[START OF GIVEN INFORMATION]

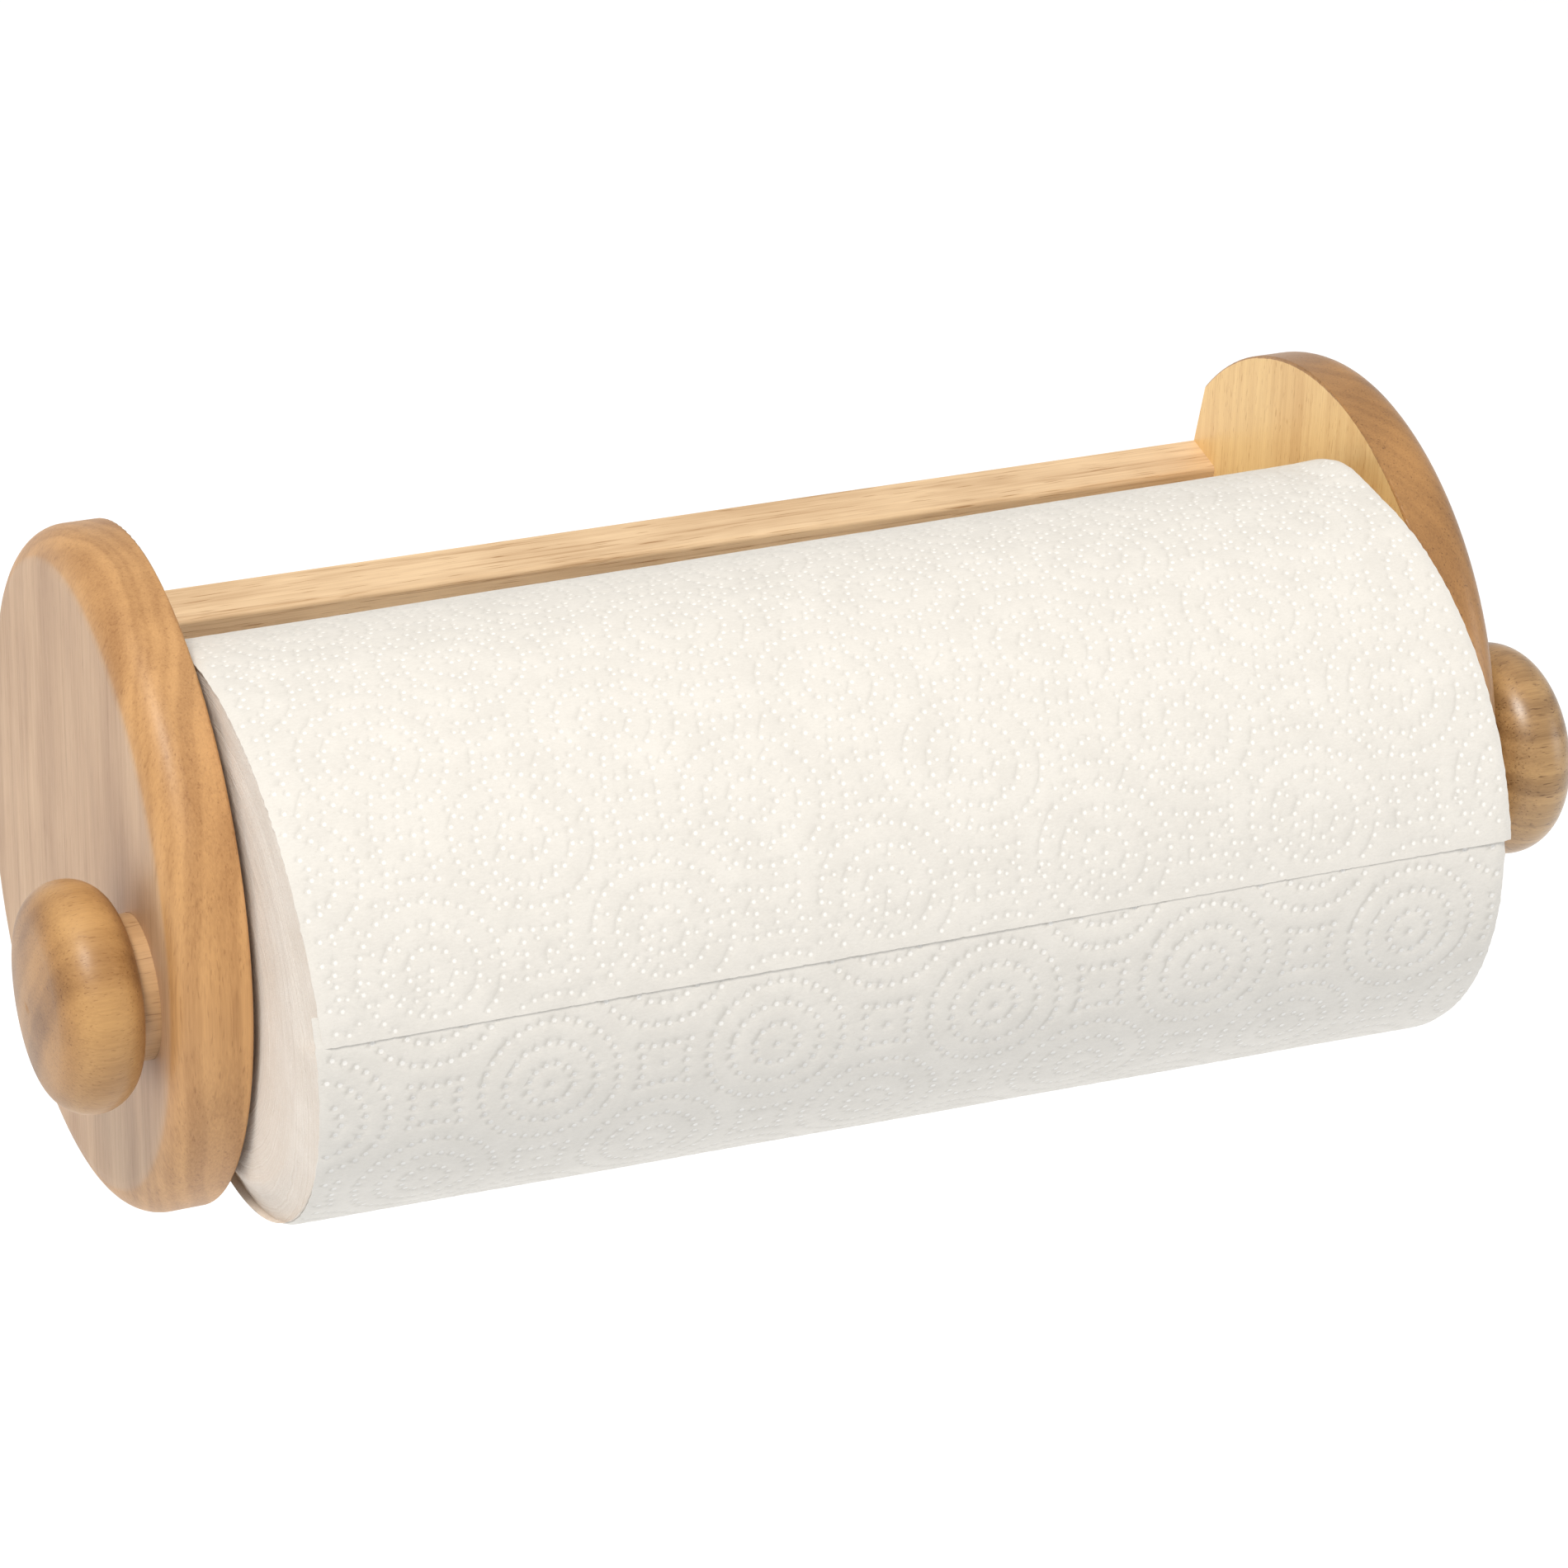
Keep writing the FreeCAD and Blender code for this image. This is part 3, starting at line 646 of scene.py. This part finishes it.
def wound_paper():
    """The roll under its outer turn: a closed body with layered, fuzzy ends and a bore."""
    runs = np.concatenate((spread(0.0, BLEND_RUN, 1.4 * MM)[:-1],
                           spread(BLEND_RUN, GIRTH, 1.9 * MM)[:-1]))
    count = len(runs)
    lowered = (STEP + TUCK_DROP) * (1 - smooth(runs / BLEND_RUN))
    height = STEP * (0.5 - runs / GIRTH) - LOFT - CLEARANCE - lowered

    def bore(x):
        ring = on_roll(np.full(count, x), runs, np.zeros(count))
        away = ring[:, 1:] - np.array(LEFT_CENTRE)
        away /= np.linalg.norm(away, axis=1)[:, None]
        return np.array(CORE_CENTRE) + away * (CORE_RADIUS + BORE_GAP)

    def end_rings(x_end, outward):
        """Rings of layer edges, from the outside in; outward is the end's side along X."""
        outer = on_roll(np.full(count, x_end), runs, height)
        hole = bore(x_end)
        angle = np.arange(count) * 2 * math.pi / count
        made = []
        wander = np.zeros(count)
        for k in range(LAYERS + 1):
            share = k / LAYERS
            ring = outer.copy()
            ring[:, 1:] = outer[:, 1:] * (1 - share) + hole * share
            rough = chance.normal(0.0, 1.0, count)
            rough = (rough + np.roll(rough, 1) + np.roll(rough, 2) + np.roll(rough, -1)) / 4
            wander = 0.9 * wander + 0.1 * chance.normal(0.0, 1.0)
            relief = (0.07 * (k % 2) + 0.06 * rough + 0.4 * wander
                      + 0.12 * np.sin(3 * angle + 5 * share) - 0.25)
            if k == 0:
                relief = np.full(count, -0.35)
            if outward < 0:
                bulge = smooth(share / 0.3)
                relief = relief - left_edge(runs) / MM * (1 - bulge) + 0.9 * bulge
            ring[:, 0] = x_end + outward * relief * MM
            made.append(ring)
        return made

    rings = end_rings(LEFT_END, -1)[::-1]
    right_rings = end_rings(RIGHT_END, 1)
    for x in spread(LEFT_END + 1.2 * MM, RIGHT_END - 1.2 * MM, 20 * MM):
        rings.append(on_roll(np.full(count, x), runs, height + waves(x, runs)))
    rings += right_rings
    faces = []
    near = np.arange(count)
    ahead = np.roll(near, -1)
    for k in range(len(rings)):
        a, b = k * count, ((k + 1) % len(rings)) * count
        faces += list(zip(near + a, ahead + a, ahead + b, near + b))
    return new_piece("wound_paper", np.concatenate(rings), faces, 75)


def build_roll():
    paper = paper_material()
    ends = paper_edge_material()
    body = wound_paper()
    body.data.materials.append(ends)
    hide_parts("paper_roll")
    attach(body, "roll")
    sheet = outer_turn()
    sheet.data.materials.append(paper)
    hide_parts("paper_tail")
    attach(sheet, "roll")
    dress("roll_core", cardboard_material())


# ---------------------------------------------------------------- stage and camera

CAMERA_AZIMUTH = -28.5          # degrees, negative is from the object's left
CAMERA_ELEVATION = 38.5
CAMERA_ROLL = 9.1
CAMERA_DISTANCE = 1.21
CAMERA_LENS = 117.7             # mm on a 36 mm sensor
CAMERA_AIM = (0.0140, -0.0578, -0.0113)


def set_camera():
    """The camera looks down from the front left, and is tilted a little."""
    data = bpy.data.cameras.new("camera")
    data.sensor_width = 36.0
    data.lens = CAMERA_LENS
    data.clip_start = 0.05
    data.clip_end = 50.0
    camera = bpy.data.objects.new("camera", data)
    bpy.context.scene.collection.objects.link(camera)
    azimuth = math.radians(CAMERA_AZIMUTH)
    elevation = math.radians(CAMERA_ELEVATION)
    back = Vector((math.sin(azimuth) * math.cos(elevation),
                   -math.cos(azimuth) * math.cos(elevation), math.sin(elevation)))
    level = Vector((math.cos(azimuth), math.sin(azimuth), 0.0))
    upright = back.cross(level)
    roll = math.radians(CAMERA_ROLL)
    right = level * math.cos(roll) + upright * math.sin(roll)
    up = upright * math.cos(roll) - level * math.sin(roll)
    turn = Matrix((right, up, back)).transposed()
    camera.matrix_world = Matrix.LocRotScale(
        Vector(CAMERA_AIM) + back * CAMERA_DISTANCE, turn.to_quaternion(), None)
    bpy.context.scene.camera = camera


def area_light(name, place, size, power, warmth=(1.0, 1.0, 1.0)):
    """A square soft light that points at the object."""
    data = bpy.data.lights.new(name, "AREA")
    data.size = size
    data.energy = power
    data.color = warmth
    light = bpy.data.objects.new(name, data)
    bpy.context.scene.collection.objects.link(light)
    aim = Vector(CAMERA_AIM)
    light.location = place
    light.rotation_mode = "QUATERNION"
    light.rotation_quaternion = (aim - Vector(place)).to_track_quat("-Z", "Y")


def set_stage():
    """Pale floor well below the wall-hung object, a white room and soft lights."""
    floor_mesh = bpy.data.meshes.new("floor")
    half, depth = 20.0, -0.75
    corners = [(-half, -half, depth), (half, -half, depth), (half, half, depth),
               (-half, half, depth)]
    floor_mesh.from_pydata(corners, [], [(0, 1, 2, 3)])
    floor = bpy.data.objects.new("floor", floor_mesh)
    bpy.context.scene.collection.objects.link(floor)
    graph = Graph("floor")
    cloud = graph.noise(graph.place(), (1.25, 1.25, 1.25))
    inputs = graph.shader.inputs
    graph.put(inputs["Base Color"], graph.mix(cloud, (0.96, 0.975, 1.0, 1.0),
                                              (0.95, 0.97, 0.99, 1.0)))
    inputs["Roughness"].default_value = 0.9
    inputs["Specular IOR Level"].default_value = 0.2
    inputs["Emission Color"].default_value = (1.0, 1.0, 1.0, 1.0)
    inputs["Emission Strength"].default_value = 0.17
    floor_mesh.materials.append(graph.material)
    world = bpy.data.worlds.new("room")
    world.use_nodes = True
    world.node_tree.nodes["Background"].inputs[0].default_value = (1.0, 1.0, 1.0, 1.0)
    world.node_tree.nodes["Background"].inputs[1].default_value = 0.48
    bpy.context.scene.world = world
    area_light("key", (-1.85, -0.85, 4.35), 1.5, 181.0, (1.0, 0.95, 0.88))
    area_light("fill", (2.7, -1.4, 0.9), 1.4, 15.0)
    bpy.context.scene.view_settings.view_transform = "Standard"
    bpy.context.scene.view_settings.look = "None"


set_camera()
set_stage()
dress_wood()
build_roll()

[END OF GIVEN INFORMATION]

→ WHAT THIS TASK INVOLVES
Scan the material line by line and report each one that contains "sheet".

→ TASK RESULT
    sheet = outer_turn()
    sheet.data.materials.append(paper)
    attach(sheet, "roll")